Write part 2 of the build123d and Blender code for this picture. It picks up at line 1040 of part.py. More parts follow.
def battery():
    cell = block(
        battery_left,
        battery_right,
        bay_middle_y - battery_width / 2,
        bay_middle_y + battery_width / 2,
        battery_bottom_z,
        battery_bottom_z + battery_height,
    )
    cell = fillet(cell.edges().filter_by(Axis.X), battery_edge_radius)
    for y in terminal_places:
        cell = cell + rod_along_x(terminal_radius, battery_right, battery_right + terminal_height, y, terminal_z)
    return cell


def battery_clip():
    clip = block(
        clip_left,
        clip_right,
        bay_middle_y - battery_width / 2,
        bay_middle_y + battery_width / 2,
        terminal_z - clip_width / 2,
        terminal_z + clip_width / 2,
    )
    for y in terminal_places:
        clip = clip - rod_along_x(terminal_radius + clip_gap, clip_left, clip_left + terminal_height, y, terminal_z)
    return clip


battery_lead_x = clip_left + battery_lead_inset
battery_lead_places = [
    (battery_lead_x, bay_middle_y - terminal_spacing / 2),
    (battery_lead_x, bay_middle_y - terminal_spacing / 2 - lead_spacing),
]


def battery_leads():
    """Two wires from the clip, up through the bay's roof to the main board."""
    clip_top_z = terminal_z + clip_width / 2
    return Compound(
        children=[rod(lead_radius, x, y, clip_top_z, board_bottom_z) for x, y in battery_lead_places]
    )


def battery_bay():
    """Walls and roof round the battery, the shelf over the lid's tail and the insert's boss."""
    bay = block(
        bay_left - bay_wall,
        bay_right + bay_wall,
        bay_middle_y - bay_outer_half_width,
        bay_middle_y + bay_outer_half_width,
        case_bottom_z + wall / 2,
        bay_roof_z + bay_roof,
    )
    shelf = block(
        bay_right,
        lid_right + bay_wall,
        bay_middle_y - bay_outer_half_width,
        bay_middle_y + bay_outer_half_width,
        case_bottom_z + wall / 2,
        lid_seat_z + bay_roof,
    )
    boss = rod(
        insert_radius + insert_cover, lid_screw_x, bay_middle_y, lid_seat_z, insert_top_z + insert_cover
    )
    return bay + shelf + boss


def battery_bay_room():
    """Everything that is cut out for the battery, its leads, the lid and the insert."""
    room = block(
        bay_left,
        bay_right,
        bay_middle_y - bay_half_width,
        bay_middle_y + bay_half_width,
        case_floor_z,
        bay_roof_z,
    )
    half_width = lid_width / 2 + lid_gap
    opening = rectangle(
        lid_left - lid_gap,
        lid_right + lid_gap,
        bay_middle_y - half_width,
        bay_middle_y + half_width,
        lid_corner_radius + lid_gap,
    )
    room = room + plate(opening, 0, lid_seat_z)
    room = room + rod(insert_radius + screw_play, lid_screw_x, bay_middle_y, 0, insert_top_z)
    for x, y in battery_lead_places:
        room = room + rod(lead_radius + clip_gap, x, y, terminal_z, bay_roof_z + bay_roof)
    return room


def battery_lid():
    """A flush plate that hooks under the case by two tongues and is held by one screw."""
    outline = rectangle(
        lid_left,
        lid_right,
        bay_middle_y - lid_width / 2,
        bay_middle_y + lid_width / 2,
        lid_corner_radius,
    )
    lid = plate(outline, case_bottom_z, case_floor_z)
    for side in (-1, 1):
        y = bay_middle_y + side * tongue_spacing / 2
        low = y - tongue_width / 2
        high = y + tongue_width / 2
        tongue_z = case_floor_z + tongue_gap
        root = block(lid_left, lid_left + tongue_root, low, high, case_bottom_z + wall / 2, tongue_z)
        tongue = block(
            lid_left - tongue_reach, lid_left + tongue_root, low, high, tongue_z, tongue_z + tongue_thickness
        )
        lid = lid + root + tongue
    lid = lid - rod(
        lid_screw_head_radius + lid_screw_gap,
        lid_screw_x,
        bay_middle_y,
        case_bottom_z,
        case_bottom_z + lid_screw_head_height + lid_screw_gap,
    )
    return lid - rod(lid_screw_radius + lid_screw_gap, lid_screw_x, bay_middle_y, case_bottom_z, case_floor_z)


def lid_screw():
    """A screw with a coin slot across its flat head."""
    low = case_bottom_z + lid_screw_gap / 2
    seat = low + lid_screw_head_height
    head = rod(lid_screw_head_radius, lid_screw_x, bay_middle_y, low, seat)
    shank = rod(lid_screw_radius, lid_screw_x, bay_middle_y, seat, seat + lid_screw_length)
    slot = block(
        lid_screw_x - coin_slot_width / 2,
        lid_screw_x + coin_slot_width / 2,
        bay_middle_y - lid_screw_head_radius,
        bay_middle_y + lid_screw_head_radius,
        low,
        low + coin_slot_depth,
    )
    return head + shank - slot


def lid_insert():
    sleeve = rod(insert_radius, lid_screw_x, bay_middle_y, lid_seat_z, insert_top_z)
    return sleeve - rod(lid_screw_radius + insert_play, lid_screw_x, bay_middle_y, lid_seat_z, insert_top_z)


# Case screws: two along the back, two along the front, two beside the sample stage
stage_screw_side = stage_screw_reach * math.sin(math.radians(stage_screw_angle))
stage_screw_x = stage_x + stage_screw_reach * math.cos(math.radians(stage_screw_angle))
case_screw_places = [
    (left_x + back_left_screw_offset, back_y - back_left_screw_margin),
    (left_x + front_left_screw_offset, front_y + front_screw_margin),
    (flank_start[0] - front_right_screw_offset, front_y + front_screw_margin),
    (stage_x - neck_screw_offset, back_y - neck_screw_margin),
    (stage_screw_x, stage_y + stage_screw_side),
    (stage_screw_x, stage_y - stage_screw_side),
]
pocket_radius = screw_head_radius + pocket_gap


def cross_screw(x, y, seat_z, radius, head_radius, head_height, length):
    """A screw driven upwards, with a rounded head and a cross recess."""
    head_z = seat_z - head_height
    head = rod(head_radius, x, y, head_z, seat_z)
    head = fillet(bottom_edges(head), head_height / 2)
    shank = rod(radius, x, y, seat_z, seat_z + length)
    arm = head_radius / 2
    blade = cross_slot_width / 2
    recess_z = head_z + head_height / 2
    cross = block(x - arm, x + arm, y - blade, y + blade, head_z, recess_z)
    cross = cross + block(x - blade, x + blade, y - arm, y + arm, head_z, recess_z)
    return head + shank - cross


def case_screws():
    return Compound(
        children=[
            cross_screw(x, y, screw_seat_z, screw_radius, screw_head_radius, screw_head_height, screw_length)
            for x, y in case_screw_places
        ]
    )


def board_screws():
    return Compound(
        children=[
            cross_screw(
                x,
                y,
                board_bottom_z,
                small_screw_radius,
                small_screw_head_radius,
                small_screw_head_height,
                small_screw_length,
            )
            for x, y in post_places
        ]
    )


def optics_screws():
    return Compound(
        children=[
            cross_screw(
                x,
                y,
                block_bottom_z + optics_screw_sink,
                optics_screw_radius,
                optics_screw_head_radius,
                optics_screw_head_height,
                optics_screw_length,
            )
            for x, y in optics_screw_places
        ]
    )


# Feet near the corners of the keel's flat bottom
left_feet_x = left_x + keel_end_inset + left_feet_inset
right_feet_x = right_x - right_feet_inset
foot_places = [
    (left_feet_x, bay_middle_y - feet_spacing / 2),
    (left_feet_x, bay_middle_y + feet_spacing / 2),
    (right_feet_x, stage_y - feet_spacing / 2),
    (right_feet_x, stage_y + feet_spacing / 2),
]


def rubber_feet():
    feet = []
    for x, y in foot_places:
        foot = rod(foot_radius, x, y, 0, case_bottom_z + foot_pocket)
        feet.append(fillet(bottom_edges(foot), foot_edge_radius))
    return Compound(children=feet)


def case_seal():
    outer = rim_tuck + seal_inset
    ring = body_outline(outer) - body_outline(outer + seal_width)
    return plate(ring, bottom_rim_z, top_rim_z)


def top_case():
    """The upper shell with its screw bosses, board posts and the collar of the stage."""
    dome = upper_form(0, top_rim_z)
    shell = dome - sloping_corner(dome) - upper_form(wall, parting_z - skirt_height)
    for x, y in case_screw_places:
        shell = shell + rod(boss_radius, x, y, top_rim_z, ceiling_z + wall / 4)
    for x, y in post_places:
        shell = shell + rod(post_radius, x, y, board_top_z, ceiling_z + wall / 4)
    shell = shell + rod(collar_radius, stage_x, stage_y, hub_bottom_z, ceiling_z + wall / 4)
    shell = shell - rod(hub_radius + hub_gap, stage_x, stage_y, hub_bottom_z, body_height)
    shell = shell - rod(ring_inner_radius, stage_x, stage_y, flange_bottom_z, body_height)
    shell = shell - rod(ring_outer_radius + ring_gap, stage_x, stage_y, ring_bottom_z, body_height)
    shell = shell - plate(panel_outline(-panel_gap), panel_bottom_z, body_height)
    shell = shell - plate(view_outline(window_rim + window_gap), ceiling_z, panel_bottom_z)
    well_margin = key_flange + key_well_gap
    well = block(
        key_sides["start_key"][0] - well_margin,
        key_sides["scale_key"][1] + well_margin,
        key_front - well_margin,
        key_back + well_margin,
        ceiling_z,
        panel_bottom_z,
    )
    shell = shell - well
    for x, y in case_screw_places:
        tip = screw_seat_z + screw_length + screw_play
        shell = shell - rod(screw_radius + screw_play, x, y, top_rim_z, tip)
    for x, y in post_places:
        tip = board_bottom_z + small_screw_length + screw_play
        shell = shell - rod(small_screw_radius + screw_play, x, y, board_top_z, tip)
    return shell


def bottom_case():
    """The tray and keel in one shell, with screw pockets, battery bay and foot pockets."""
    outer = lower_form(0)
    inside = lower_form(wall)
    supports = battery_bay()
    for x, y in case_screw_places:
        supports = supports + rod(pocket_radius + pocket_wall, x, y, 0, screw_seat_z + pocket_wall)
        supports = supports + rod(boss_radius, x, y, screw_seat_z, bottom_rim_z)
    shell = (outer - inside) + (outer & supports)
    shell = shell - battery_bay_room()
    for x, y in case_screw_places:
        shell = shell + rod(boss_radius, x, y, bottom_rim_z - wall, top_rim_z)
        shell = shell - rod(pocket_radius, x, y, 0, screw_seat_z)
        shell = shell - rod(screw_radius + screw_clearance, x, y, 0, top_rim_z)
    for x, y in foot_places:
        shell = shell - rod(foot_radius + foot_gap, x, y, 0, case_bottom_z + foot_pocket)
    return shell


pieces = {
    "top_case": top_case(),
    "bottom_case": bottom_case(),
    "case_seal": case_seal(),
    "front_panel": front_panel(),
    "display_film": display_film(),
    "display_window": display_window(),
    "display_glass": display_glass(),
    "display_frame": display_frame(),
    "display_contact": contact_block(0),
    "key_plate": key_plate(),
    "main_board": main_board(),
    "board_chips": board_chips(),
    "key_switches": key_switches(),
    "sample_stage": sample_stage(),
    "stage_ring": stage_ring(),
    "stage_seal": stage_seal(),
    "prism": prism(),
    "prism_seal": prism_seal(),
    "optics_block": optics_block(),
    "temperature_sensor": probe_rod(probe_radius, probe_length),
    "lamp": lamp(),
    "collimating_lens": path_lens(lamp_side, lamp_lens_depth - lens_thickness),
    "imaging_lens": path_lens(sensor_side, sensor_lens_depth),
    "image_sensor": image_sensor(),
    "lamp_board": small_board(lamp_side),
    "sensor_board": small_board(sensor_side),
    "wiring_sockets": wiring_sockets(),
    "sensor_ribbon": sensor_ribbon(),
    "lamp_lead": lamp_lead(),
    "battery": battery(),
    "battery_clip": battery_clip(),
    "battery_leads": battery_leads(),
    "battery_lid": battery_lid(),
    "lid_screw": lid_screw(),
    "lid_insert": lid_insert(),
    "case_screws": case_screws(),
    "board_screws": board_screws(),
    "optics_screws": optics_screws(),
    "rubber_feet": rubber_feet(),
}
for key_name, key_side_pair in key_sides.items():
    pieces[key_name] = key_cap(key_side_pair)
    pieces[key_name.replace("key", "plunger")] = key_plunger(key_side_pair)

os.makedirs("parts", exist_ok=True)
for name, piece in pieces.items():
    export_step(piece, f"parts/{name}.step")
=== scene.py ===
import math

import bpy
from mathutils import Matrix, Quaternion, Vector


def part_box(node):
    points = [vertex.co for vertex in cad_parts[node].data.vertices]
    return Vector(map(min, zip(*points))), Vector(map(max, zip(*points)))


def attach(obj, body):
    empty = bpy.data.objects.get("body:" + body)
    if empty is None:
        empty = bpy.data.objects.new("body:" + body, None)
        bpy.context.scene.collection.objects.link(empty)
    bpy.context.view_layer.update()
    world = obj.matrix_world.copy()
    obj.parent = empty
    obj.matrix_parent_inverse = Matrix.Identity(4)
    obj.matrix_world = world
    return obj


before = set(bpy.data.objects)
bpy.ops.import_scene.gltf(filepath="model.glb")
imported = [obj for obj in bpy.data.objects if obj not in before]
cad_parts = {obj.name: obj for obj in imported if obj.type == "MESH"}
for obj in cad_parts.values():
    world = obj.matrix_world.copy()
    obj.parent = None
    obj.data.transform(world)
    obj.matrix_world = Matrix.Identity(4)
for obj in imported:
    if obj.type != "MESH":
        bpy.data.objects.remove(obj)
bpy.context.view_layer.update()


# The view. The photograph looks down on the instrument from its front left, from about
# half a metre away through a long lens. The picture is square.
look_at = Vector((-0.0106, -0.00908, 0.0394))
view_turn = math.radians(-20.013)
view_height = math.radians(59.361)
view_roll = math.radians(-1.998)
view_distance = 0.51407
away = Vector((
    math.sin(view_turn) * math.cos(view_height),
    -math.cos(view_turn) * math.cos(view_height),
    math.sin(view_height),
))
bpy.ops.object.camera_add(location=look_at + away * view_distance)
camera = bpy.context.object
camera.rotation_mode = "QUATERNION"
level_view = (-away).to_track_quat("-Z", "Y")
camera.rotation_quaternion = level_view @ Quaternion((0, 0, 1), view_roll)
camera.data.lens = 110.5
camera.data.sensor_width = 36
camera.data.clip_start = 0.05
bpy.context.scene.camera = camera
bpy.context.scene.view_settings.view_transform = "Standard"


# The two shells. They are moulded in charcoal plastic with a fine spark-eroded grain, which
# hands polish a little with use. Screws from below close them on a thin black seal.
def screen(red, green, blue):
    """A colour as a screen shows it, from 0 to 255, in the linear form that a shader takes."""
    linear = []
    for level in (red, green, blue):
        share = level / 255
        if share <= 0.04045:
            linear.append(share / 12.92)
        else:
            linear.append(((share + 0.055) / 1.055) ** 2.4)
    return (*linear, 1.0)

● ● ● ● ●

# WHAT TO DO
Within the material above, extract exactly the lines that start at the line containing "for key_name, key_side_pair" and stop after the line containing "obj.parent = None", and only those.

# ANSWER TO THE EXERCISE
for key_name, key_side_pair in key_sides.items():
    pieces[key_name] = key_cap(key_side_pair)
    pieces[key_name.replace("key", "plunger")] = key_plunger(key_side_pair)

os.makedirs("parts", exist_ok=True)
for name, piece in pieces.items():
    export_step(piece, f"parts/{name}.step")
=== scene.py ===
import math

import bpy
from mathutils import Matrix, Quaternion, Vector


def part_box(node):
    points = [vertex.co for vertex in cad_parts[node].data.vertices]
    return Vector(map(min, zip(*points))), Vector(map(max, zip(*points)))


def attach(obj, body):
    empty = bpy.data.objects.get("body:" + body)
    if empty is None:
        empty = bpy.data.objects.new("body:" + body, None)
        bpy.context.scene.collection.objects.link(empty)
    bpy.context.view_layer.update()
    world = obj.matrix_world.copy()
    obj.parent = empty
    obj.matrix_parent_inverse = Matrix.Identity(4)
    obj.matrix_world = world
    return obj


before = set(bpy.data.objects)
bpy.ops.import_scene.gltf(filepath="model.glb")
imported = [obj for obj in bpy.data.objects if obj not in before]
cad_parts = {obj.name: obj for obj in imported if obj.type == "MESH"}
for obj in cad_parts.values():
    world = obj.matrix_world.copy()
    obj.parent = None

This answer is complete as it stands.